The Curious Case of Kalman Filters
Kalman filter finds the most optimum averaging factor for each consequent state. Also somehow remembers a little bit about the past states. It performs a joint probability distribution over the variables for each timeframe. The algorithm uses the new mean and new variance for every step in order to calculate the uncertainty and tries to provide accurate measurements for each timeframe of the measurement update (sensing/prediction) and the motion update(moving). The algorithm also uses other inaccuracies and statistical noise in order to represent the initial uncertainty.
Purpose of Kalman Filters:
- Transform data input from various sensors like LiDAR and Radar trackers into a usable form.
- To Calculate inferring velocity.
- Reduce measurement error(noise) of the target’s position and velocity.
- Predict the future state of the target using previous state estimate and new data.
- Lightweight, Robust and expandable algorithm.
- Estimates a continuous state and as a result, Kalman Filters happens to give us an Uni-modal distribution.
Working of Kalman Filters:
A Kalman filter gives us a mathematical way to infer velocity from only a set of measured locations. So, here I’m going to create a 1D Kalman filter that takes in positions, takes into account uncertainty, and estimates where future locations might be and the velocity of an object. Further, if we want to understand how Kalman filter works, we first need to know a bit about Gaussians which represents the Uni-modal distribution in the Kalman filters.
Gaussian:
Gaussian is a continuous function over the space of location and the area underneath sums up to 1.

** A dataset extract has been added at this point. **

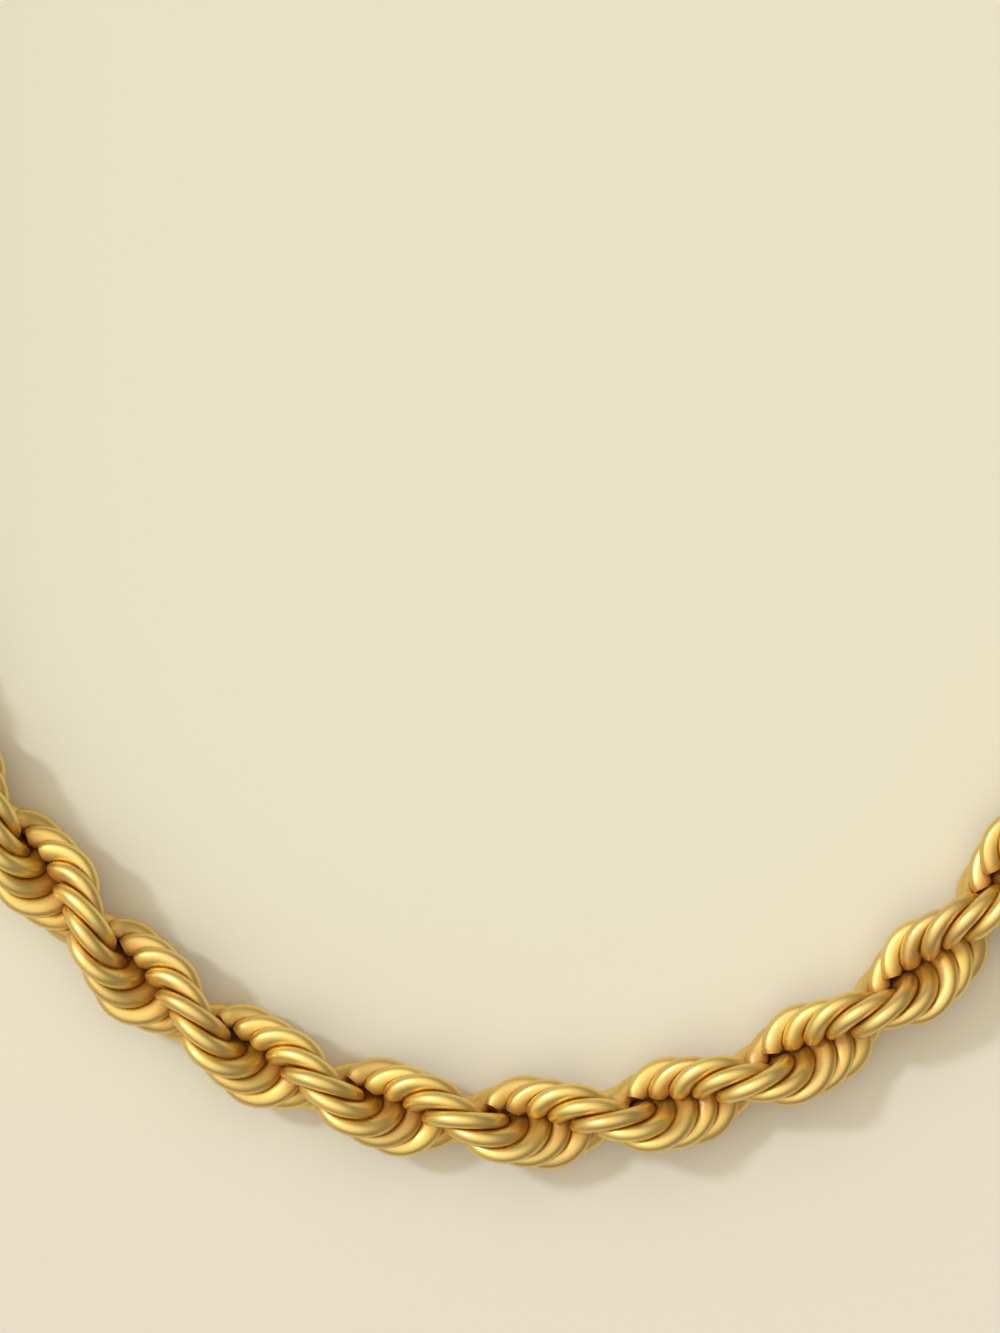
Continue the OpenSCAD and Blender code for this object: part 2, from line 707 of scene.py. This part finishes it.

The Gaussian is characterized by two parameters, the mean, often abbreviated with the Greek letter Mu( μ ), and the width of the Gaussian often called the variance i.e. Sigma square( σ² ). So, our job in common phases is to maintain a Mu(μ) and a Sigma square( σ² ) as our best estimate of the location of the object we are trying to find. Also, remember that the larger the width, the more uncertainty it possesses.
The diagram in the above image represents the mean( μ ) and variance( σ² ) of the gaussian. The taller the mean( μ ), the chances of the object present at that position are higher. conversely, if the variance( σ² ) is larger, i.e. wider the distribution, higher the uncertainty of that object; that might be positioned at any place within the gaussian. And as far as the formula is concerned, it is an exponential of a quadratic function where we take the exponent of the expression. The quadratic difference of our query point x, relative to the mean( μ ), divided by sigma square( σ² ), multiplied by -(1/2). Now if x = μ, then the numerator becomes 0, and if x of 0, which is 1. It turns out we have to normalize this by a constant, 1 over the square root of 2 Pi(π) sigma square( σ² ).
Gaussian Characteristics:
Gaussians are exponential function characterized by a given mean( μ ), which defines the location of the peak of a Gaussian curve, and a variance( σ² ) which defines the width/spread of the curve. All Gaussian are:
- symmetrical
- they have one peak, which is also referred to as a “unimodal” distribution, and they have an exponential drop off on either side of that peak.
More on Variance:
The variance is a measure of Gaussian spread; larger variances correspond to shorter Gaussians. Variance is also a measure of certainty; if you are trying to find something like the location of a car with the most certainty, you’ll want a Gaussian whose mean is the location of the car and with the smallest uncertainty/spread.
Let’s write a Gaussian function:
from math import *
import matplotlib.pyplot as plt
import numpy as np
# gaussian function
def f(mu, sigma2, x):
''' f takes in a mean and squared variance, and an input x
and returns the gaussian value.'''
coefficient = 1.0 / sqrt(2.0 * pi *sigma2)
exponential = exp(-0.5 * (x-mu) ** 2 / sigma2)
return coefficient * exponential
Shifting the Mean:
In Kalman filters, we iterate through measurement (measurement update) which uses Bayes rule, which is nothing else but a product or multiplication and through motion update(prediction) in which we use total probability which is a convolution or simply an addition.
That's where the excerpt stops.